Jim Abbott werd geboren zonder rechterhand. En hij wou persé honkballen. Als kind oefende hij veel. Hij gooide tegen een muurtje met zijn handschoen op zijn stomp, deed snel zijn handschoen aan zijn hand en ving de bal op. Net zolang totdat het een automatisme was. Net zolang totdat hij zich kon richten op de ontwikkeling van zijn talent. Net zolang totdat het geen belemmering meer was om een topsporter te worden. En dat werd hij.
Achteraf benoemt hij de sleutel tot zijn succes zo: "I believe you need to be very open minded to new solutions. Comfortable with trying different ways of getting things done, and be strong enough to ignore the attention that being different might bring."
In zijn jeugd heeft Jim Abbott een aantal keren te horen gekregen dat hij een sportcarièrre maar uit zijn hoofd moest zetten. Waarschijnlijk met de beste bedoelingen. Maar goed dat hij daar niet naar geluisterd heeft.
Er is nu ook een autobiografie van hem verschenen: Imperfect, An Improbable Life.
(Born without a right hand, Jim Abbott as a boy dreamed of being a great athlete. Raised in Flint, Michigan, by parents who saw in his condition not a disability but an extraordinary opportunity, Jim became a two-sport standout in high school, then an ace pitcher for the University of Michigan.

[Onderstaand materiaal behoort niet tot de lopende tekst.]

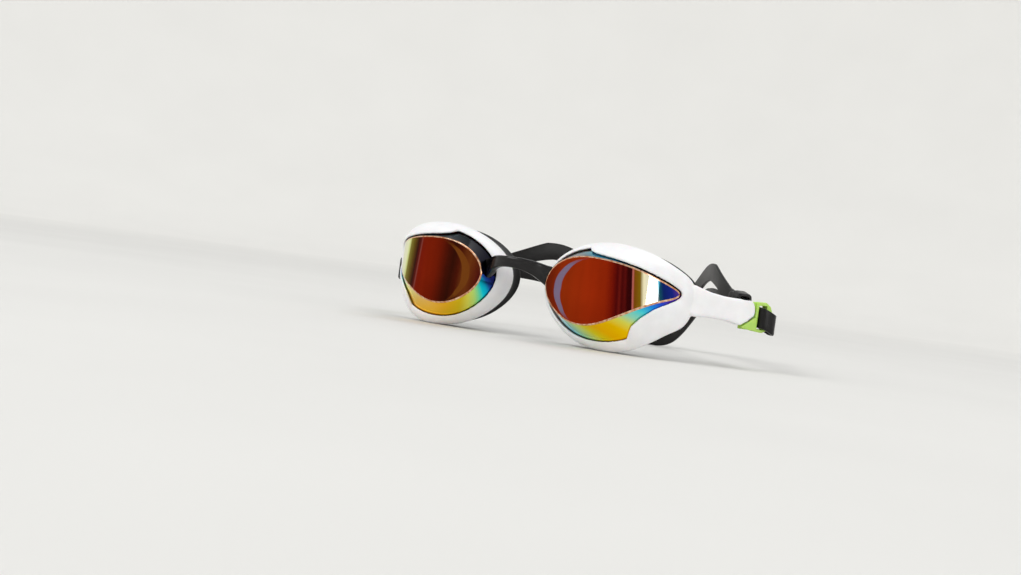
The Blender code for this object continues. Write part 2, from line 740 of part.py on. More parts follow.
def keeper(side_name, side):
    deep, tall = limb_spacing + strap_thickness + 0.8, strap_width + 0.9
    inside = rounded_box(deep, tall, 0.8)
    outside = rounded_box(deep + 2 * keeper_wall, tall + 2 * keeper_wall, 1.6)
    loops = []
    for shape, end, inset in ((outside, -0.5, 0.4), (outside, -0.42, 0.0), (outside, 0.42, 0.0),
                              (outside, 0.5, 0.4), (inside, 0.5, 0.0), (inside, -0.5, 0.0)):
        along = keeper_place + end * keeper_length
        x, y, z = on_run(along, limb_spacing / 2)
        size = 1 - inset / 6
        across = shape[:, :1] * size * run_inward
        loops.append(stack(x + across[:, 0], y + across[:, 1], z + shape[:, 1] * size))
    points, faces = join_loops(loops, closed=True)
    return add_object(side_name + "_strap_keeper", "keeper", points, faces, side)


# ---------- assembly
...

On an overcast September day in 1993, Jim Abbott took the mound at Yankee Stadium and threw one of the most dramatic no-hitters in major-league history. The game was the crowning achievement in an unlikely success story, unseen in the annals of professional sports. In Imperfect, the one-time big league ace retraces his remarkable journey.
But his journey was only beginning.
As a nineteen-year-old, Jim beat the vaunted Cuban National Team. By twenty-one, he’d won the gold medal game at the 1988 Olympics and—without spending a day in the minor leagues—cracked the starting rotation of the California Angels. In 1991, he would finish third in the voting for the Cy Young Award. Two years later, he would don Yankee pinstripes and deliver a one-of-a-kind no-hitter.
It wouldn’t always be so good. After a season full of difficult losses—some of them by football scores—Jim was released, cut off from the game he loved. Unable to say good-bye so soon, Jim tried to come back, pushing himself to the limit—and through one of the loneliest experiences an athlete can have.
But always, even then, there were children and their parents waiting for him outside the clubhouse doors, many of them with disabilities like his, seeking consolation and advice. These obligations became Jim’s greatest honor.
In this honest and insightful memoir, Jim Abbott reveals the insecurities of a life spent as the different one, how he habitually hid his disability in his right front pocket, and why he chose an occupation in which the uniform provided no front pockets. With a riveting pitch-by-pitch account of his no-hitter providing the ideal frame for his story, this unique athlete offers readers an extraordinary and unforgettable memoir.)